Verzelfstandiging in het onderwijs I

In dit advies gaat de raad na hoe het beste kan worden ingegaan op initiatieven van ouders die een bepaald onderwijsaanbod willen realiseren, dat (nog) niet bestaat binnen het schoolbestuur waaronder de school van hun kinderen valt. De raad bepleit een zorgvuldige procedure, waarbij pas in laatste instantie externe verzelfstandiging (afsplitsing) aan de orde kan komen. 
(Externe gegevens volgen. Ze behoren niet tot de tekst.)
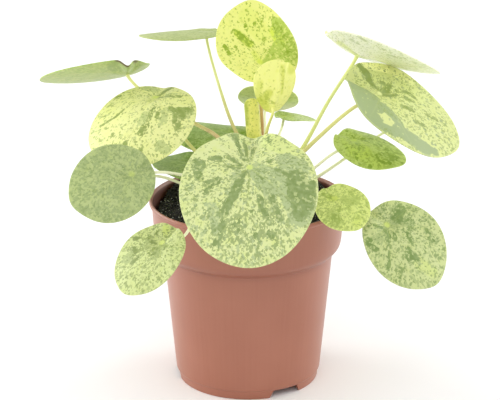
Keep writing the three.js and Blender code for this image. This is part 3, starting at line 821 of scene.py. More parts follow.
# %% Leaf looks
# Ground, warm and lime are the pale tints, mid is the grey-green, dark is for specks and back for
# the underside. A share is the chance that a cell has the colour, and coarse is added to it for
# the large cells. The other numbers tell how strongly a mark shows.
USUAL_LOOK = dict(
    ground="#e2eba4", warm="#d8e284", lime="#cedd6c", mid="#b4c38c", dark="#869c5c", back="#ccd69e",
    dark_share=0.3, coarse=-0.28, mid_share=0.2, streaks=0.5, veins=0.3, dot=0.8, show_through=0.25,
    pale_share=0.09)
LOOKS = {
    "front": dict(ground="#d5dd9c", warm="#ced97e", lime="#d4e47c", mid="#b0be88", dark="#829656",
        coarse=-0.42, streaks=0.4),
    "left_lower": dict(ground="#b0bd7f", warm="#aab870", mid="#99a970", dark="#86985c", dark_share=0.26,
        coarse=-0.5, mid_share=0.45, streaks=0.15, dot=0.4),
    "left_mid": dict(ground="#e1e59c", warm="#dfe38b", mid="#bcc782", dark="#8c9d52", dark_share=0.16,
        mid_share=0.12, streaks=0.3),
    "front_left": dict(ground="#c3cd8a", warm="#bbc676", mid="#a2af70", dark="#7a8a48", coarse=-0.36,
        dot=0.5),
    "right_low": dict(ground="#c3cc8e", warm="#bcc67c", mid="#a6b478", dark="#768e4c", dot=0.6,
        dark_share=0.27, coarse=-0.36, mid_share=0.24),
    "right_rim": dict(ground="#d8e38a", warm="#ccd976", mid="#b8c870", dark="#9cb056", dark_share=0.25,
        mid_share=0.35, streaks=0.25),
    # right_large's lime, which also tints its dot, is a bright cream: with its lime strokes it is painted
    # light on the corner that the right_top leaf shades.
    # right_large's mid is its own grey-green, made darker as painted shade on the near half that folds
    # down.
    "right_large": dict(ground="#cfd78e", warm="#cad27e", mid="#9bab78", dark="#8c9d50", lime="#feffba",
        dark_share=0.25, coarse=-0.3, mid_share=0.1, streaks=0.4, dot=0.3, pale_share=0.02),
    "right_mid": dict(ground="#becf74", warm="#b2c662", lime="#bcd060", mid="#a8bd5a", dark="#86a03a",
        back="#a0be5a", dark_share=0.12, coarse=0, mid_share=0.35, streaks=0.3, pale_share=0.03),
    "right_top": dict(back="#fdffea", mid="#f4f8d4", dark="#c4cd9c", lime="#e0ea92", dark_share=0.2,
        mid_share=0.3, streaks=0.3, show_through=0.75),
    "top_left": dict(ground="#b6c27c", warm="#b0bc72", mid="#aab870", dark="#96a65c", back="#b4c07c",
        dark_share=0.25, mid_share=0.4),
    "far_left": dict(ground="#acc870", warm="#a6c262", mid="#92b454", dark="#7d9846", lime="#c8d688",
        back="#b6c472", dark_share=0.26, mid_share=0.4, show_through=0.5),
    "back": dict(ground="#c2d08a", warm="#bcca7a", mid="#acbe70", dark="#98b060", back="#d2dd94",
        dark_share=0.25),
    "back_right": dict(ground="#c8d88c", warm="#c0d280", mid="#b0c470", dark="#94ac5c", back="#b8c880"),
    "top": dict(ground="#e4e884", warm="#e0e274", lime="#d0e050", mid="#b4c854", dark="#8ea828",
        dark_share=0.14, mid_share=0.06, streaks=0.25, veins=0.1, pale_share=0.17),
    "young_cupped": dict(ground="#eaeb8a", warm="#e6e880", lime="#c4ce48", mid="#e4e876",
        dark="#aab840", back="#eaec8c", dark_share=0.04, mid_share=0.15, streaks=0.2, veins=0.1,
        show_through=0.7),
    "young_rolled": dict(ground="#eae886", warm="#dede6e", mid="#d6d864", dark="#9eae32",
        lime="#a8b83e", back="#e8e77c", dark_share=0.16, streaks=0.8, show_through=0.7),
    "back_left": dict(ground="#a5bc68", warm="#9cb458", mid="#8ea84c", dark="#7c9a3a", mid_share=0.5),
    "left_small": dict(ground="#9eb468", warm="#96ae5c", mid="#8aa250", dark="#74903e", mid_share=0.5),
}
print(len(LOOKS), "leaves with a look of their own")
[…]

n de eerste plaats is het van belang de situatie te voorkomen waarin onvrede ontstaat, die kan leiden tot een wens naar zelfstandigheid. Schoolbesturen kunnen preventief beleid voeren dat gericht is op het onderkennen van wijzigingen in de wensen van (aankomende) ouders. De wetgever zou in de visie van de raad moeten nadenken over een regeling van een variëteitsbeleid: een periodieke toets (één keer in de vier jaar) waarbij het bevoegd gezag nagaat of het aanbod van de scholen voldoet aan de duurzame wens van ouders in een bepaald gebied.

Indien toch de wens naar verzelfstandiging ontstaat, dan dient deze serieus te worden genomen. Er zijn daarbij ruwweg twee mogelijkheden. Het gewenste aanbod kan alsnog binnen het schoolbestuur tot stand komen (interne verzelfstandiging). Daarbij kan gedacht worden aan een nieuw programma dat, tijdelijk of permanent, binnen de bestaande bestuurlijke structuur wordt gerealiseerd. Maar het nieuwe aanbod kan ook daarbuiten worden gecreëerd (externe verzelfstandiging door de stichting van een nieuwe school).
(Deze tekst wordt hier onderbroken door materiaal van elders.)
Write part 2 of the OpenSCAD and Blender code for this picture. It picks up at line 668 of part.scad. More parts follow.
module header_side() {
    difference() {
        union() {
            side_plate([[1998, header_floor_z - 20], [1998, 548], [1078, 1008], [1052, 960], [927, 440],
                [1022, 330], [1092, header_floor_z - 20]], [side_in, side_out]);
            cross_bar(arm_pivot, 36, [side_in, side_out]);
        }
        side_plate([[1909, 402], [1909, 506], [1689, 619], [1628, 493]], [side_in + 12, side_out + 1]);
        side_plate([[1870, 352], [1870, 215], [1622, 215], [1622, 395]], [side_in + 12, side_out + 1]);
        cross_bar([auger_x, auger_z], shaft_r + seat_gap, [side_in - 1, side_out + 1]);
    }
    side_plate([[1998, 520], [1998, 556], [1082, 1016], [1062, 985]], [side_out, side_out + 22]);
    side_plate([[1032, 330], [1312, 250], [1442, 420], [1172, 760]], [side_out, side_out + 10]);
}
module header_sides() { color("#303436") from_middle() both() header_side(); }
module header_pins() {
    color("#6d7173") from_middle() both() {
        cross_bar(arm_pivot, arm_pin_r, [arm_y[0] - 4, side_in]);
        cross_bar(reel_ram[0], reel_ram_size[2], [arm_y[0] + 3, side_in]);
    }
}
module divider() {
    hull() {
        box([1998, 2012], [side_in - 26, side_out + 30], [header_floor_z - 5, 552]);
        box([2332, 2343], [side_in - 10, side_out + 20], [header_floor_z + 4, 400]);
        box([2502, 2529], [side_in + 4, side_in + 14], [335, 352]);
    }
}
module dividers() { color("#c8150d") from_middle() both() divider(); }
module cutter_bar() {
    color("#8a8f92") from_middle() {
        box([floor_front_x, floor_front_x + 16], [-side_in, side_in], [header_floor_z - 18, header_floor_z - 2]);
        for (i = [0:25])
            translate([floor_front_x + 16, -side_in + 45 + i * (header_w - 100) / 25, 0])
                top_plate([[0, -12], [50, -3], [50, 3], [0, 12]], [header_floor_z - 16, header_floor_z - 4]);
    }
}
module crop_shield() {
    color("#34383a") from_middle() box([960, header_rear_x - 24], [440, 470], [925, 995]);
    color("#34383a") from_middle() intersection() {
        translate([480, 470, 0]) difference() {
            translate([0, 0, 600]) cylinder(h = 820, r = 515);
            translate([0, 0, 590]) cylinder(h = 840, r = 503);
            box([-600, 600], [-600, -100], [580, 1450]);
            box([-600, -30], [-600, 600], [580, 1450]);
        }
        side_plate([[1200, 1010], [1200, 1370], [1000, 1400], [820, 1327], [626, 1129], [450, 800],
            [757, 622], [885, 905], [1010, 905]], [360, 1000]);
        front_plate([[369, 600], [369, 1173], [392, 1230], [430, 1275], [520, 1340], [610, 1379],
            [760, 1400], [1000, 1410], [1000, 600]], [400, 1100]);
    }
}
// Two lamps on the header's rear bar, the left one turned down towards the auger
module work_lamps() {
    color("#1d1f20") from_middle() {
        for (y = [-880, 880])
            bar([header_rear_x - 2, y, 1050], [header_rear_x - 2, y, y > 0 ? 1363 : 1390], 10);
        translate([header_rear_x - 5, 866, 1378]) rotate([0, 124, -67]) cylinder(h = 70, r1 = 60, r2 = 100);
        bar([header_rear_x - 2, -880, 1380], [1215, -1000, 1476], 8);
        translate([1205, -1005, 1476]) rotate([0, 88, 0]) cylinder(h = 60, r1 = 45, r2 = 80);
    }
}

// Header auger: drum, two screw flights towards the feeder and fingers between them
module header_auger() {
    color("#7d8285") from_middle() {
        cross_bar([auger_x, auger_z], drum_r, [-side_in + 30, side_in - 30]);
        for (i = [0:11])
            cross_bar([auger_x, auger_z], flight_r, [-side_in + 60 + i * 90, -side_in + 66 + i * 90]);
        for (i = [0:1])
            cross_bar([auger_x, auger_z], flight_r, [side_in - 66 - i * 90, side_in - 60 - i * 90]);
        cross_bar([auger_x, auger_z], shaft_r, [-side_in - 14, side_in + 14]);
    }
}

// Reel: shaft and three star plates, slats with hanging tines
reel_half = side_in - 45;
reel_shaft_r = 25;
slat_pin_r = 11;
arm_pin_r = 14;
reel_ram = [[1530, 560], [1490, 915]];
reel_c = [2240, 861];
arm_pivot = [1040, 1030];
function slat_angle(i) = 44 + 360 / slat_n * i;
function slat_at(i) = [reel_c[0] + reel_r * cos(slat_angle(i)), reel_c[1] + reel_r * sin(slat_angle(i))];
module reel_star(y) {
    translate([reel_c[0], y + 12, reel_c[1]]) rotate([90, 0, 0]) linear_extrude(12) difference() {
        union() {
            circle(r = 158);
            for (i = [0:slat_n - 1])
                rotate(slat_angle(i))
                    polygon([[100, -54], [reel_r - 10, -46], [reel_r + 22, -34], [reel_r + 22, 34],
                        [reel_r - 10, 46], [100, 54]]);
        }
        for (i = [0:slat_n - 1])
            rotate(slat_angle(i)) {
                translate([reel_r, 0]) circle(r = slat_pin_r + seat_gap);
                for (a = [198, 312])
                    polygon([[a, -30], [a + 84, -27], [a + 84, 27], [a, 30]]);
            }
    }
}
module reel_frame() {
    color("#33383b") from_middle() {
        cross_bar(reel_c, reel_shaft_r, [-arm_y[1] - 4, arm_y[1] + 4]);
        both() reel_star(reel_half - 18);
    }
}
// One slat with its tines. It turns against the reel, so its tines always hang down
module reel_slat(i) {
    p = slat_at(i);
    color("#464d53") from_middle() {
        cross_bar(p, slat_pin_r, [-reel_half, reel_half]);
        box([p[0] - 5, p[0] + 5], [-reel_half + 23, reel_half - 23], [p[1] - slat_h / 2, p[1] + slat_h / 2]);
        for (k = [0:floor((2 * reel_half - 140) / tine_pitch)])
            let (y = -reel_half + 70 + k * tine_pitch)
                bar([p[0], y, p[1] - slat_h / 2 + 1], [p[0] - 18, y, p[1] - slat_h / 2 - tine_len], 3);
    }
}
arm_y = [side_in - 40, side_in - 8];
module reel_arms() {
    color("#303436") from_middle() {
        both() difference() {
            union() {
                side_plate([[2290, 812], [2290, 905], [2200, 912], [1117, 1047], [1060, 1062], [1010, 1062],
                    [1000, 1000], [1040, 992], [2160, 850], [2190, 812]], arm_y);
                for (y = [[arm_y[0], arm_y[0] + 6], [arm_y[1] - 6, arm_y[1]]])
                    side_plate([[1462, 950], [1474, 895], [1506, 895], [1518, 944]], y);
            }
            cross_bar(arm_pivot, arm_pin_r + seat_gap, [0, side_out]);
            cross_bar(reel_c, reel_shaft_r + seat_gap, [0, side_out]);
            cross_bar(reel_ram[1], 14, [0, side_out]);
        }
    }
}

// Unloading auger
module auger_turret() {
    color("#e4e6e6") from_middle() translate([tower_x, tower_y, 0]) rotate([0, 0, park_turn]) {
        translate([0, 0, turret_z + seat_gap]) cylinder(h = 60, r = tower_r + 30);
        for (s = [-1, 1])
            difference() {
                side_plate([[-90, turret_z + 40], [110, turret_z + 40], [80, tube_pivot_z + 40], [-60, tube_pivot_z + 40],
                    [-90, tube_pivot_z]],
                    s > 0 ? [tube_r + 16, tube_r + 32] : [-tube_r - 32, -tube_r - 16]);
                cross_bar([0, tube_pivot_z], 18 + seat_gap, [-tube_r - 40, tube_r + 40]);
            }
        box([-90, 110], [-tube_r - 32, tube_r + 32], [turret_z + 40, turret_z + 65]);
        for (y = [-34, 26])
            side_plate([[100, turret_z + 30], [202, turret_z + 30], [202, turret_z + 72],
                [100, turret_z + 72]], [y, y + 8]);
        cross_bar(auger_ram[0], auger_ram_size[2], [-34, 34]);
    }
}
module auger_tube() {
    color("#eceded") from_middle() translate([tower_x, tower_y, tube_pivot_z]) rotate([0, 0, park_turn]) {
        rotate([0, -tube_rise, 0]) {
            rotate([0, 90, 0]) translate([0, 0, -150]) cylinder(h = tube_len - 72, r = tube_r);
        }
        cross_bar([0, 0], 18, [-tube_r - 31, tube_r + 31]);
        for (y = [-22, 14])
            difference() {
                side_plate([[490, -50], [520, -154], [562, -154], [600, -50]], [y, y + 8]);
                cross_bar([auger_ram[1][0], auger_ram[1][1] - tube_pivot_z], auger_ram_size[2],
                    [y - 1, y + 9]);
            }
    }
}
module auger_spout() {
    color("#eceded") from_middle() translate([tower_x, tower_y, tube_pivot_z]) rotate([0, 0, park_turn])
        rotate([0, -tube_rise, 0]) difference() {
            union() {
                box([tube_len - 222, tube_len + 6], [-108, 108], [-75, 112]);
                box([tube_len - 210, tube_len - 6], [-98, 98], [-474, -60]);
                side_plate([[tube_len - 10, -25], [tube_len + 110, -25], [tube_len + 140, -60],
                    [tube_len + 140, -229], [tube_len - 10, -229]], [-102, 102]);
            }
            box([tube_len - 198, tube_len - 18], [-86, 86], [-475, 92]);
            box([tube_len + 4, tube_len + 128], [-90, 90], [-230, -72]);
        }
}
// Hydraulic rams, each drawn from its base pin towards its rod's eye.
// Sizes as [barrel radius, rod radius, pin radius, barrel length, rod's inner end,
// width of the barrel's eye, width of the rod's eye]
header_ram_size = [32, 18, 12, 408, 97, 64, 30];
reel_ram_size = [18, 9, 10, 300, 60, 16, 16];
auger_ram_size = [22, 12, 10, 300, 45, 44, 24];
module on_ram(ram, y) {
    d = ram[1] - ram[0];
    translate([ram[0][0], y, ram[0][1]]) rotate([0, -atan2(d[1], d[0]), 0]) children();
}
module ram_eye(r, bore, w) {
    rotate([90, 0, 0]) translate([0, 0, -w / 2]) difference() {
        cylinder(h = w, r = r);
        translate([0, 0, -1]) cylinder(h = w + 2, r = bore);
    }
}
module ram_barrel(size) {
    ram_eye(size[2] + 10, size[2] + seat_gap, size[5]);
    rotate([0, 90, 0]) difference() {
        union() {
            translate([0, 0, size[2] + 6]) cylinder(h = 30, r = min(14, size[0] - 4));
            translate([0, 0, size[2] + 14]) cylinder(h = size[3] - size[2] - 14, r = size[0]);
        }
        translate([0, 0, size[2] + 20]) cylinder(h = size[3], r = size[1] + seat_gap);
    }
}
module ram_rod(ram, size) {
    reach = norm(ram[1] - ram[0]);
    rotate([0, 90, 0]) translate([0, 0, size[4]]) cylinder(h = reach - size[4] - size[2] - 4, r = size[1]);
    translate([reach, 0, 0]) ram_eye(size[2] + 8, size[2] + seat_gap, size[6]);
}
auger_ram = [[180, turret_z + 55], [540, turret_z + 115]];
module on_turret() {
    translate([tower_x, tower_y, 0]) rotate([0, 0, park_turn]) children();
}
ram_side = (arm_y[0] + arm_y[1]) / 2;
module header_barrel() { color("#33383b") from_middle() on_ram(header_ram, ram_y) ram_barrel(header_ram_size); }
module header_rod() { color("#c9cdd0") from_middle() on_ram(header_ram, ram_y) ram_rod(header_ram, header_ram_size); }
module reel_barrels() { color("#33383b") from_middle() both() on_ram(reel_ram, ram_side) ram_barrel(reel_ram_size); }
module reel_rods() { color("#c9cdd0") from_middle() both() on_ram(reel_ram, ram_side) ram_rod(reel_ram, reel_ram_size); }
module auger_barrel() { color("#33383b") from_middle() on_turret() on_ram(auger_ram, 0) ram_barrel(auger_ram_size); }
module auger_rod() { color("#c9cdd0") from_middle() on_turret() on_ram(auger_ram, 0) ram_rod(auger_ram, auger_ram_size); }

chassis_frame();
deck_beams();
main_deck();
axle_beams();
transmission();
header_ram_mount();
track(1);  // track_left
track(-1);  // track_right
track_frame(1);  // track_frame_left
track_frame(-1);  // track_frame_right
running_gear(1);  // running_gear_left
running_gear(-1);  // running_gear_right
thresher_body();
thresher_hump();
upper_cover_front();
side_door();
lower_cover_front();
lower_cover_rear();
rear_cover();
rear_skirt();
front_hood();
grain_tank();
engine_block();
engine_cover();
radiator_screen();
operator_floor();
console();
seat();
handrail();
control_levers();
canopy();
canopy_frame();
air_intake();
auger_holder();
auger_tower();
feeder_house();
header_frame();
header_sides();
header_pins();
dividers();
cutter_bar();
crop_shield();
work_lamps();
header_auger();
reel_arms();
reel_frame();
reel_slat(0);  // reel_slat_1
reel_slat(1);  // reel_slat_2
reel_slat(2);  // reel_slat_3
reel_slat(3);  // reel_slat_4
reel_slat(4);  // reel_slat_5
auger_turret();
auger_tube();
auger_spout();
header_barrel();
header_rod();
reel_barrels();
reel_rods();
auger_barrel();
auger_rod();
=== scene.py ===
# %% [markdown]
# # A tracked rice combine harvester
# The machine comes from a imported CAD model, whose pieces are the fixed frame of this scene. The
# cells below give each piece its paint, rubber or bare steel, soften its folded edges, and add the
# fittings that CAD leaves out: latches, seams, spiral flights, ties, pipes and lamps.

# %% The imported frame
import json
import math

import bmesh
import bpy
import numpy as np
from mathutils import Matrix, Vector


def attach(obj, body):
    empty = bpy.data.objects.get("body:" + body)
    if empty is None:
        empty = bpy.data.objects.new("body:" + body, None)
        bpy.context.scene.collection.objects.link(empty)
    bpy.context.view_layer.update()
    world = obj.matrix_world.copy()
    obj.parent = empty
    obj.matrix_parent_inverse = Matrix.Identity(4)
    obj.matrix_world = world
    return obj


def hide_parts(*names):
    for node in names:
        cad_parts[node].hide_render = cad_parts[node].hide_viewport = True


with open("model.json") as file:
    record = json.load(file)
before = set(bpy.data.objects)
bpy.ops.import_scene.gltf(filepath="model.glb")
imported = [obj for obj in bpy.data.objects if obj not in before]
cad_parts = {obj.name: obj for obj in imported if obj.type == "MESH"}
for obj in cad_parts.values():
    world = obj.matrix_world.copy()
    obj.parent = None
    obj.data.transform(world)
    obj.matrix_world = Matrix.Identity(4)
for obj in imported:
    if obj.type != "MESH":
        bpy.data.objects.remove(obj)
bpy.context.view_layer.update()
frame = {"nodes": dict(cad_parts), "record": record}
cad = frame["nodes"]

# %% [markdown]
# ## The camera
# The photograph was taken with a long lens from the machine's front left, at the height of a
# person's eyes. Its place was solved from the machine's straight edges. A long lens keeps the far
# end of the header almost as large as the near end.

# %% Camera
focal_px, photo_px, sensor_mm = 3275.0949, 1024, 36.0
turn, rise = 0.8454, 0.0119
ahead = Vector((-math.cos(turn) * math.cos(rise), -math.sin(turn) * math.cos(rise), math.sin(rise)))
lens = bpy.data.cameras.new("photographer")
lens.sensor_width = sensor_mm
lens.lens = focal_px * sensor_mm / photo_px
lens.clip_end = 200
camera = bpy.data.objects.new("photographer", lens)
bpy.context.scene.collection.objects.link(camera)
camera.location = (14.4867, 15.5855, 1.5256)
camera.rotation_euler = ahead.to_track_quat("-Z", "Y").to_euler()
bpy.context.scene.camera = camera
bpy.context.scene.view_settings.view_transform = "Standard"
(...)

De raad is van mening dat mogelijkheden tot interne verzelfstandiging eerst onderzocht moeten worden. Pas wanneer dit geen oplossing biedt, zou externe verzelfstandiging in beeld kunnen komen. Daarbij is er een mogelijkheid van een bestuurlijke overdracht naar een ander of nieuw bestuur dat wel bereid is mee te werken het desbetreffende ouderinitiatief.

In alle gevallen waarin sprake is van verzelfstandiging, dient de medezeggenschapsraad een belangrijke vinger in de pap te hebben. Er dient draagvlak te zijn bij zowel de ouder- als de docentgeleding. Bij geschillen tussen enerzijds ouders en docenten en anderzijds het bevoegd gezag, kan de situatie worden voorgelegd aan de landelijke geschillencommissie. Uitspraken van deze commissie zijn bindend wanneer het gaat om initiatieven tot interne verzelfstandiging. Het bestuur kan slechts van deze uitspraak afwijken indien hiervoor zwaarwegende redenen zijn. Bij initiatieven tot externe verzelfstandiging geldt het primaat van het bevoegd gezag.

In een vervolgadvies Verzelfstandiging in het onderwijs II gaat de raad in op de verschillende varianten voor interne verzelfstandiging.